In the November and December 2005 editions of Parking Today, two articles covered how the potential output of parking or transportation programs could be measured through the following five-step approach:

1. Obtain stakeholders’ opinions on program performance.
2. Conduct first-hand observations of your operations.
3. Analyze program data, and if necessary, develop the means to collect other key data.
4. Conduct field activity surveys (highly related to Step 3).
5. Assess the true effectiveness of the supporting infrastructure (e.g., organizational design, labor agreements, overarching governance).
The two previous articles suggested specific actions to implement the first two steps. In Step One, feedback is sought from outside constituents on program strengths and weaknesses so the organization can capitalize on the former and improve the latter. In Step Two, the manager personally experiences all of the “good, bad and ugly” of the organization’s own service quality as a customer would, to identify needed improvements. This article outlines how you can apply the highly related Steps Three and Four.

Step Three: Analyze Program Data, and If Necessary, Develop the Means to Collect Other Key Data
1. Review past audit reports and studies to establish a baseline for your performance measures.
2. Examine the present complement of performance measurement forms and reports to assess what is and isn’t being measured (if it’s not being measured, it’s not being managed).
3. Recalling your program’s strengths and weaknesses identified through Steps One and Two, conduct research on what the industry and your peers consider as effective measurements, and develop a list of the key indicators that your organization will monitor.
4. Selected indicators might include on-time performance rates, board and alight counts, parking occupancy and turnover rates, number and types of customer complaints, violation rates by type of parking regulation, employee absentee-vacancy rates, sick-leave use, capture rate assessments, origin-destination studies, etc.
5. While the above list could be infinite, select the critical measures that need to be tracked immediately and faithfully. But plan on adding other indicators that eventually will be tracked to fine-tune your program’s performance.
6. Unless you’re running a “mom and pop store” operation and collecting revenue in a cigar box – and you happen to be the owner and lone worker – dedicate at least one employee position to program analysis (see next item).
7. Of course, the number of analysts required depends on program age and scope – younger and larger, more help needed.

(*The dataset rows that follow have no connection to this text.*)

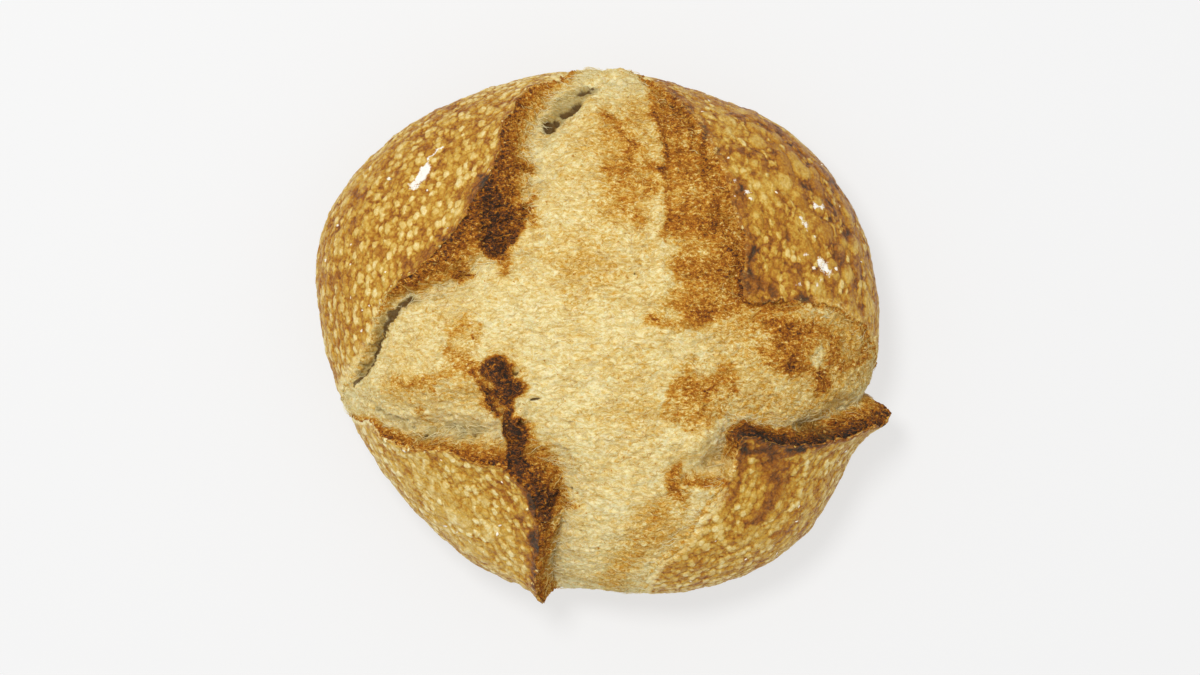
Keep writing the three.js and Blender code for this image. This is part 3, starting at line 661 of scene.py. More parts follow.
# ---- node trees ----------------------------------------------------------------------------------
class Net:
    """Adds nodes to a tree. An input given as a socket is linked, and any other value is set."""

    def __init__(self, tree):
        self.tree = tree

    def add(self, kind, inputs=None, **settings):
        node = self.tree.nodes.new(kind)
        for name, value in settings.items():
            setattr(node, name, value)
        for key, value in (inputs or {}).items():
            socket = node.inputs[key]
            if isinstance(value, bpy.types.NodeSocket):
                self.tree.links.new(value, socket)
            else:
                socket.default_value = value
        return node

    def math(self, operation, a, b=0.0, clamp=False):
        return self.add("ShaderNodeMath", {0: a, 1: b}, operation=operation, use_clamp=clamp).outputs[0]

    def plus(self, *values):
        total = values[0]
        for value in values[1:]:
            total = self.math("ADD", total, value)
        return total

    def times(self, *values):
        product = values[0]
        for value in values[1:]:
            product = self.math("MULTIPLY", product, value)
        return product

    def vector(self, operation, a, b=(0, 0, 0)):
        return self.add("ShaderNodeVectorMath", {0: a, 1: b}, operation=operation).outputs[0]

    def scaled(self, vector, factor):
        return self.add("ShaderNodeVectorMath", {0: vector, "Scale": factor}, operation="SCALE").outputs[0]

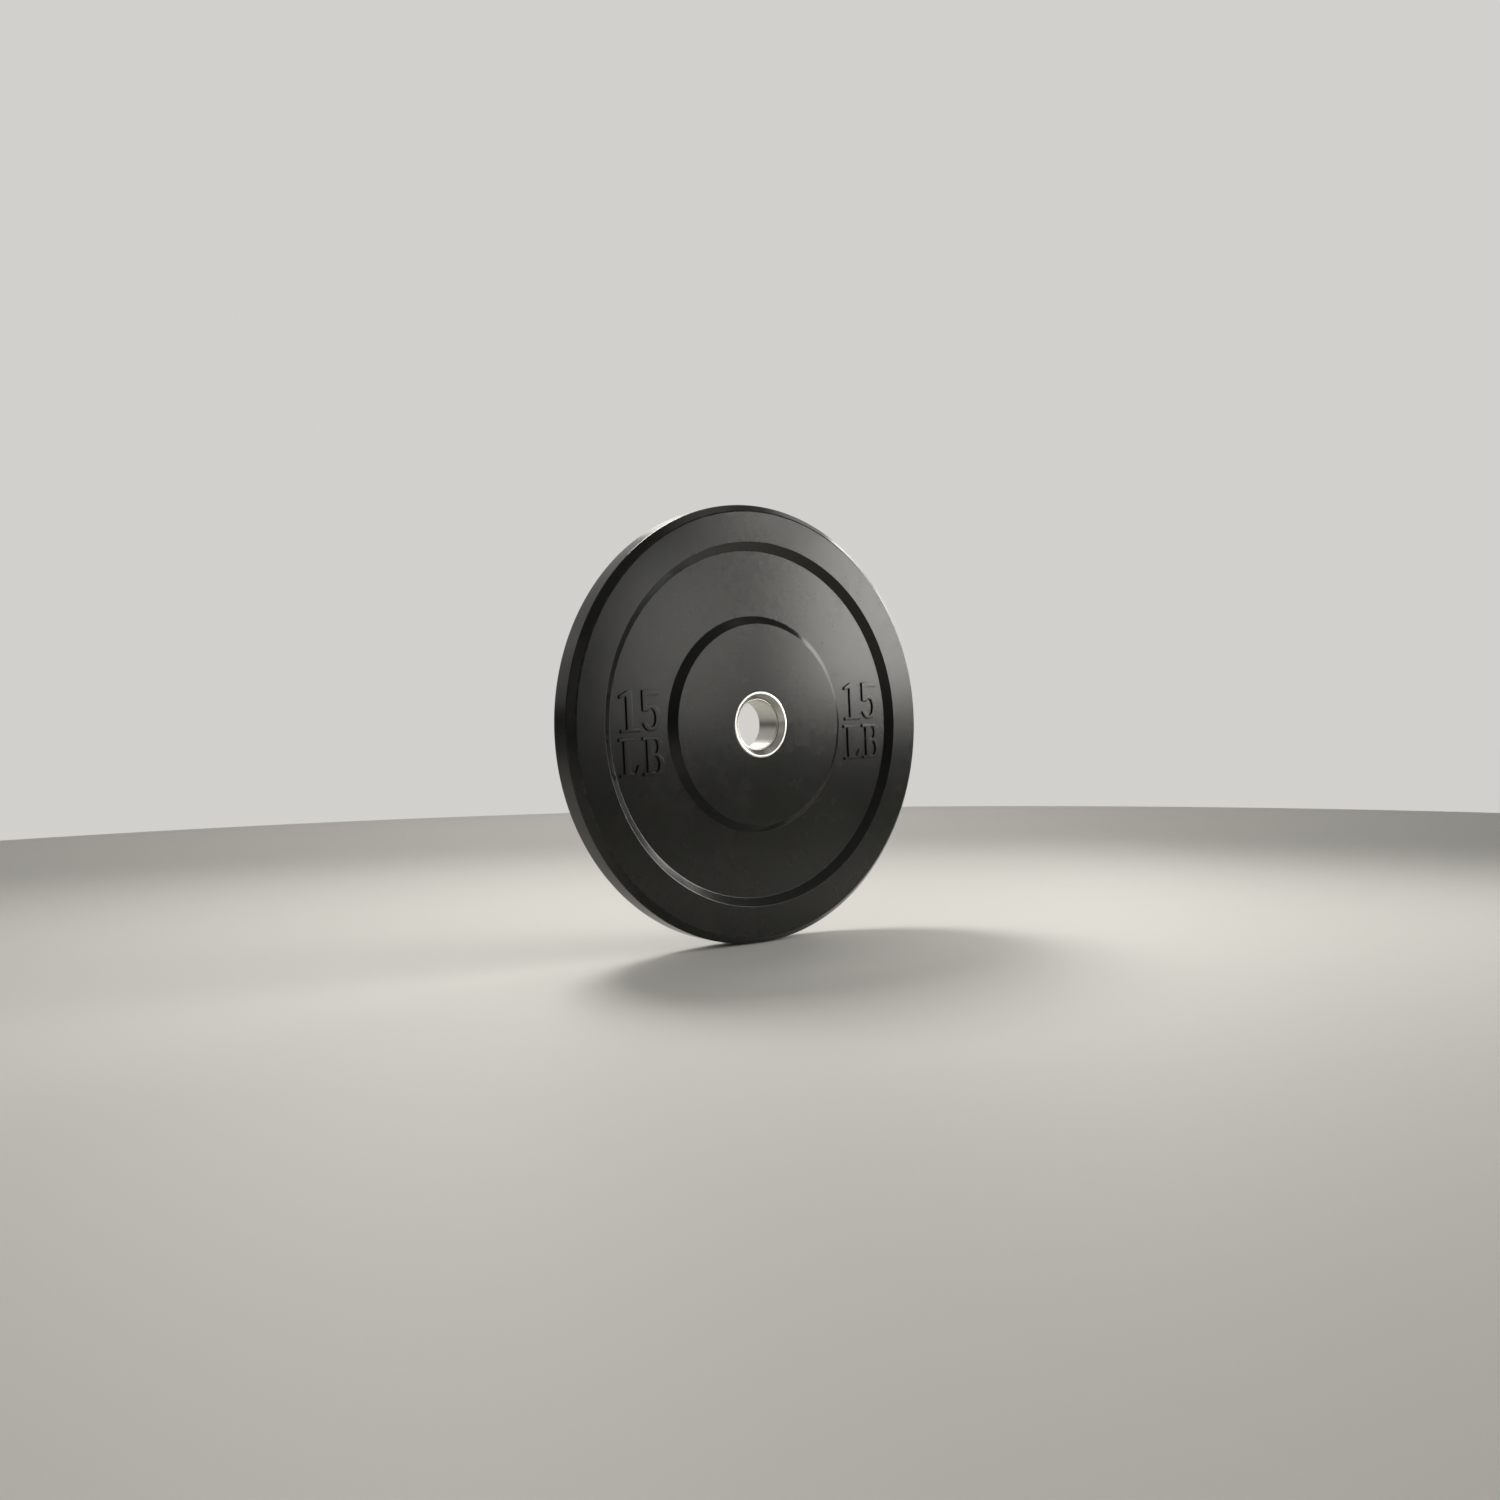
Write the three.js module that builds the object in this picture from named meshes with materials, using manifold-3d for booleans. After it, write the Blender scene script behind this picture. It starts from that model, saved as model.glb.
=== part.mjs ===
// A rubber bumper plate for a 50 mm bar sleeve: a moulded rubber disc round a steel hub.
// Millimetres, +Z up. The plate stands on its tread with its axis along Y, its shown face looks
// towards -Y, and the origin is the middle of the bore.

import * as THREE from "three";
import { mergeVertices } from "three/addons/utils/BufferGeometryUtils.js";
import Module from "manifold-3d";

// Overall sizes
const plateDiameter = 450;
const plateThickness = 36;
const boreDiameter = 50.6;

// Face of the rubber disc, from the tread inwards
const bevelSize = 7;
const rimFaceWidth = 31.5;
const recessWallWidth = 8.3;
const recessDepth = 6.4;
const hubWallWidth = 7.6;
const hubTopDiameter = 207;
const edgeFillet = 1.6;
const treadFillet = 2.4;

// Steel hub with a flared mouth in the shown face, a straight back end, and a lip round each
const mouthDepth = 5.3;
const mouthFlare = 4.3;
const lipWidth = 3;
const lipFillet = 1.3;
const collarHeight = 4.5;
const collarWidth = 4;

// Liner tube inside the steel hub
const linerWall = 1.6;
const linerSetBack = 0.5;
const linerFillet = 0.7;

// Drilled anchor plate, buried in the rubber
const anchorDiameter = 140;
const anchorThickness = 4;
const anchorHoleEdge = 6.35;
const anchorHoleCount = 8;

// Clearance between neighbouring pieces, and how far a rubber column runs into the disc
const clearance = 0.3;
const columnOverrun = 1;

// Facets
const discSegments = 96;
const hubSegments = 64;
const holeSegments = 24;
const filletSteps = 2;

// Sizes that follow from the ones above
const plateRadius = plateDiameter / 2;
const faceAxial = plateThickness / 2;
const treadAxial = faceAxial - bevelSize;
const webAxial = faceAxial - recessDepth;
const rimOuterRadius = plateRadius - bevelSize;
const rimInnerRadius = rimOuterRadius - rimFaceWidth;
const webOuterRadius = rimInnerRadius - recessWallWidth;
const hubTopRadius = hubTopDiameter / 2;
const webInnerRadius = hubTopRadius + hubWallWidth;
const boreRadius = boreDiameter / 2;
const linerOuterRadius = boreRadius + linerWall;
const mouthAxial = faceAxial - mouthDepth;
const linerFrontAxial = mouthAxial - linerSetBack;
const hubBoreRadius = linerOuterRadius + clearance;
const mouthRadius = hubBoreRadius + mouthFlare;
const steelHubRadius = mouthRadius + lipWidth;
const collarRadius = steelHubRadius + collarHeight;
const anchorAxial = anchorThickness / 2;
const collarFront = anchorAxial + clearance;
const collarBack = collarFront + collarWidth;
const anchorRadius = anchorDiameter / 2;
const anchorHoleNearest = collarRadius + clearance + anchorHoleEdge;
const anchorHoleFurthest = anchorRadius - anchorHoleEdge;
const anchorHoleRadius = (anchorHoleFurthest - anchorHoleNearest) / 2;
const anchorHoleReach = (anchorHoleFurthest + anchorHoleNearest) / 2;

const rubber = new THREE.MeshStandardMaterial({ color: 0x1c1c1b, roughness: 0.5, metalness: 0 });
const polishedSteel = new THREE.MeshStandardMaterial({ color: 0xc9c8c2, roughness: 0.2, metalness: 1 });
const brushedSteel = new THREE.MeshStandardMaterial({ color: 0xb4b2aa, roughness: 0.35, metalness: 1 });
const plainSteel = new THREE.MeshStandardMaterial({ color: 0x6f6e6a, roughness: 0.55, metalness: 1 });

const wasm = await Module();
wasm.setup();

// Outlines: a corner is a place on the turned outline, with the radius of the fillet it gets.

function corner(radius, axial, fillet = 0) {
  return { place: new THREE.Vector2(radius, axial), fillet };
}

// The arc that rounds one corner, or the corner itself where it stays sharp.
function cornerPoints(before, tip, after) {
  if (!tip.fillet) return [tip.place];
  const toBefore = before.place.clone().sub(tip.place).normalize();
  const toAfter = after.place.clone().sub(tip.place).normalize();
  const halfAngle = toBefore.angleTo(toAfter) / 2;
  const inward = toBefore.clone().add(toAfter).normalize();
  const centre = tip.place.clone().addScaledVector(inward, tip.fillet / Math.sin(halfAngle));
  const tangentLength = tip.fillet / Math.tan(halfAngle);
  const start = tip.place.clone().addScaledVector(toBefore, tangentLength);
  const turnsLeft = toBefore.cross(toAfter) < 0;
  const sweep = (Math.PI - 2 * halfAngle) * (turnsLeft ? 1 : -1);
  return Array.from({ length: filletSteps + 1 }, (_, step) =>
    start.clone().rotateAround(centre, (sweep * step) / filletSteps),
  );
}

// A closed outline turned about the Y axis.
function turned(corners, segments) {
  const outline = corners.flatMap((tip, index) =>
    cornerPoints(corners.at(index - 1), tip, corners[(index + 1) % corners.length]),
  );
  outline.push(outline[0]);
  return new THREE.LatheGeometry(outline, segments);
}

// The same corners for the other face, in the order that carries the outline on.
function otherFace(corners) {
  return corners.map(({ place, fillet }) => corner(place.x, -place.y, fillet)).reverse();
}

// Joins: a closed geometry as a solid, and back.

function toSolid(geometry) {
  const bare = geometry.clone();
  bare.deleteAttribute("normal");
  bare.deleteAttribute("uv");
  const merged = mergeVertices(bare);
  return new wasm.Manifold(
    new wasm.Mesh({
      numProp: 3,
      vertProperties: merged.attributes.position.array,
      triVerts: new Uint32Array(merged.index.array),
    }),
  );
}

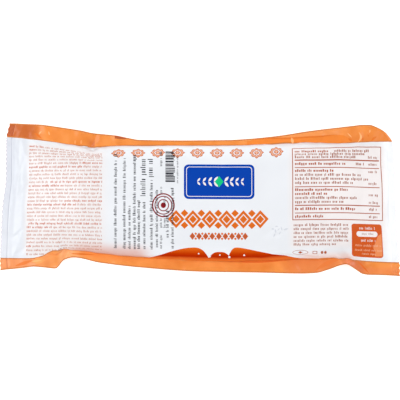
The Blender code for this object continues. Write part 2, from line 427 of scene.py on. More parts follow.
def front_relief(u, s, across):
    """How far the front's film stands off the loaf: slow waves, small wrinkles and creases."""
    x, y, offset = place_of(u, across)
    inward = HALF - np.abs(u)
    where = {
        "loaf": smooth_curve(x, FULLNESS),
        "near end": smooth_step(inward, *NEAR_END),
        "pucker": np.exp(-(((inward - PUCKER) / PUCKER_WIDTH) ** 2)),
        "flank": smooth_step(np.abs(s), *FLANK),
    }
    relief = waves(u, s, FRONT_WAVES, where) + soft_folds(u, s, CREASES)
    relief *= smooth_step(np.abs(across), 1, 0.94) * smooth_step(inward, CRIMP_WIDTH, CRIMP_WIDTH + 4)
    room = FURROW_SHARE * layer_gap(x, y, offset)
    return np.where(relief < 0, -room * np.tanh(-relief / room), relief)


# ---- the film's two layers

def film_form(u, across, front):
    """Points of the front or the back as both layers move together, without relief of their own."""
    x, y, offset = place_of(u, across)
    middle, off = layer(x, y, offset, front)
    return roll_corner(x, y, middle + shared_lift(u, across, x, y), off)


NORMAL_STEP = 0.6


def front_points(u, s, across):
    """The front's points, moved off its smooth form by its relief."""
    def beside(du, ds):
        return film_form(u + du, across_of(u + du, s + ds), True)
    along = beside(NORMAL_STEP, 0) - beside(-NORMAL_STEP, 0)
    over = beside(0, NORMAL_STEP) - beside(0, -NORMAL_STEP)
    normal = np.cross(along, over)
    normal /= np.linalg.norm(normal, axis=1)[:, None] + 1e-9
    return film_form(u, across, True) + normal * front_relief(u, s, across)[:, None]


# The seam along the back lies flat under the pack: its borders across, and how thick it is
SEAM = (-0.03, 0.13)
SEAM_STEP = 0.006
SEAM_DEPTH = 0.35


def back_points(u, across):
    """The back's points. The seam carries the belly, which lies just over the surface below it."""
    x, y, offset = place_of(u, across)
    points = film_form(u, across, False)
    inside = smooth_step(across, SEAM[0] - SEAM_STEP, SEAM[0])
    inside = inside * smooth_step(across, SEAM[1] + SEAM_STEP, SEAM[1])
    sealed = smooth_step(HALF - np.abs(u), CRIMP_WIDTH, CRIMP_WIDTH + 2)
    wrinkles = 0.3 * ripples(x, y, 22, 31) + 0.3 * ridges(x, y, 40, 32)
    loaf = smooth_step(np.abs(across), 0.98, 0.8)
    room = FURROW_SHARE * layer_gap(x, y, offset)
    points[:, 2] -= SEAM_DEPTH * inside * sealed
    points[:, 2] += room * np.tanh(np.abs(wrinkles) / room) * loaf * sealed * (1 - inside)
    points[:, 2] = np.maximum(points[:, 2], SEAM_DEPTH * (1 - inside))
    return points


# ---- the print, with painted shade and highlights

def turned_area(outline):
    """Twice the area of an outline, above zero if it runs against the clock."""
    return sum(u0 * s1 - u1 * s0 for (u0, s0), (u1, s1) in zip(outline, outline[1:] + outline[:1]))


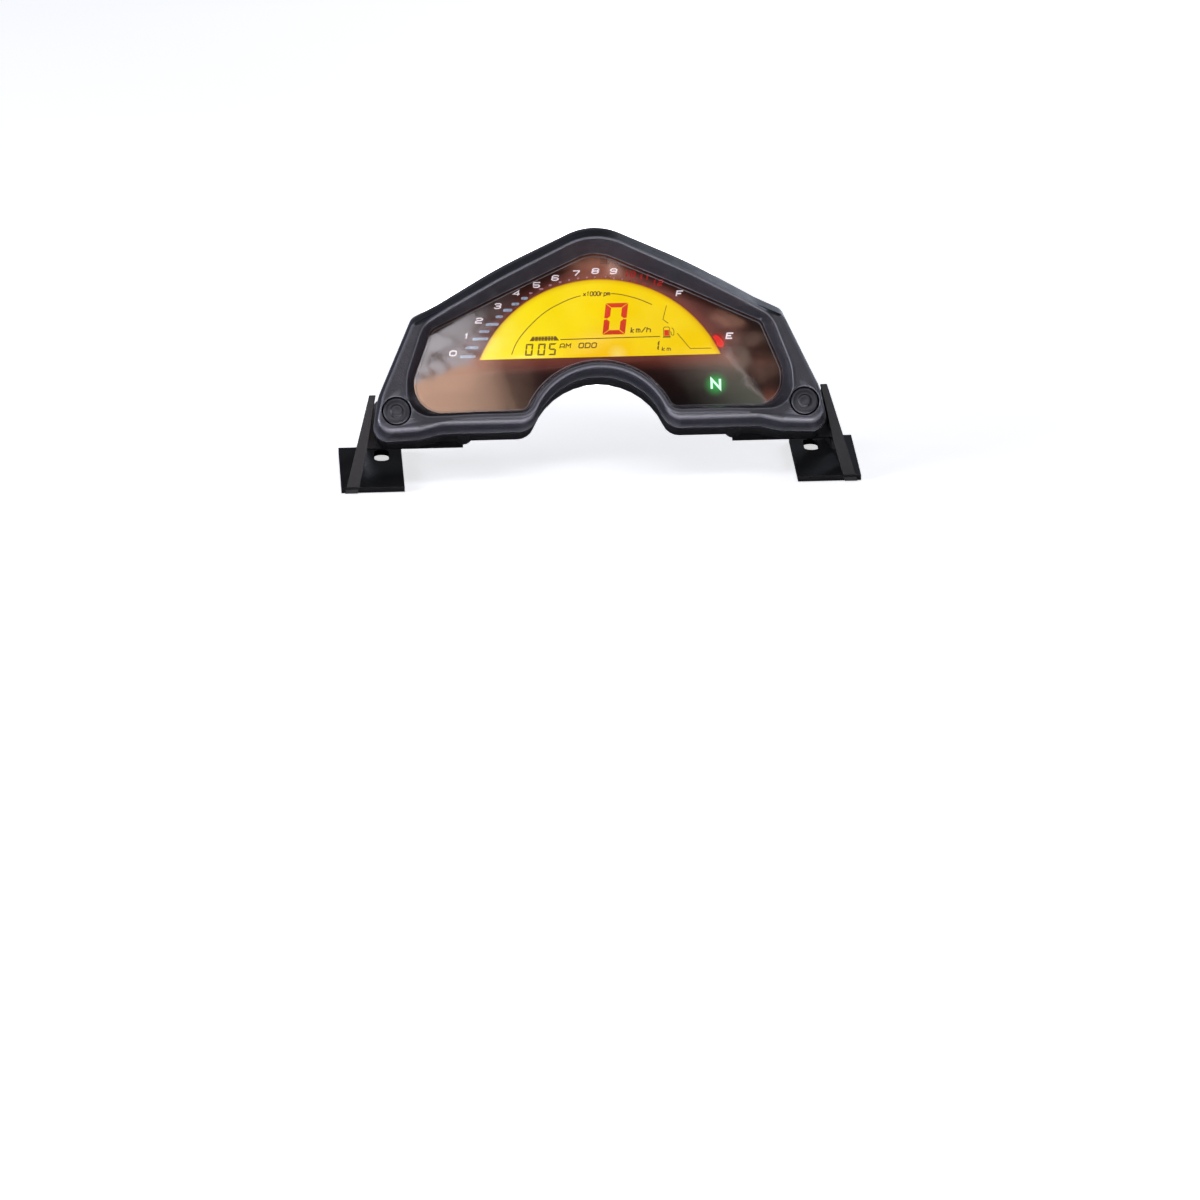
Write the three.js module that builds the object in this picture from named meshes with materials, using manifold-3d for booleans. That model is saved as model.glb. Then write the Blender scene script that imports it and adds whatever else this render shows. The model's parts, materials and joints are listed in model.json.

Established programs and those with smaller areas to cover may need fewer analysts. Though rules of thumb for analyst staffing were once prevalent, it’s a needs-based assessment that should be made today.
8. Display your data trends with performance charts, tables, comparisons with benchmarks, etc. – but for ticket-writing operations, use caution: The total number of tickets is neither the only nor the main indicator you want to track. It is the consequence of other performance indicators and various components of productivity that should be tracked anyway (which is a whole other article).
9. Subject your performance data to geographical analysis on macro and micro levels (central business district quadrants or campus “neighborhoods” versus underlying enforcement beats, meter collection routes and transit route service areas, for example).
10. Applying some form of a geographical information systems (GIS) analysis tool is an absolute must – be it a simple acetate overlay of a map with manually written performance results or a sophisticated GIS relational database.
11. Discuss the information with supervisors and line personnel to focus improvement actions on the factors that shape service quality and performance efficiency and effectiveness.
12. Establish an expectation, as well as the management processes, for establishing a cycle of collecting, reporting, interpreting and acting on the performance data. If you have the nerve to dive into the deep end of the performance indicator pool, don’t just tread water after you rise to the surface. Swim out and use the information to convert that it to different manager, supervisor and employee behaviors. So schedule working meetings focused on the data, and develop action plans and “after-action” reviews among the organization’s working groups.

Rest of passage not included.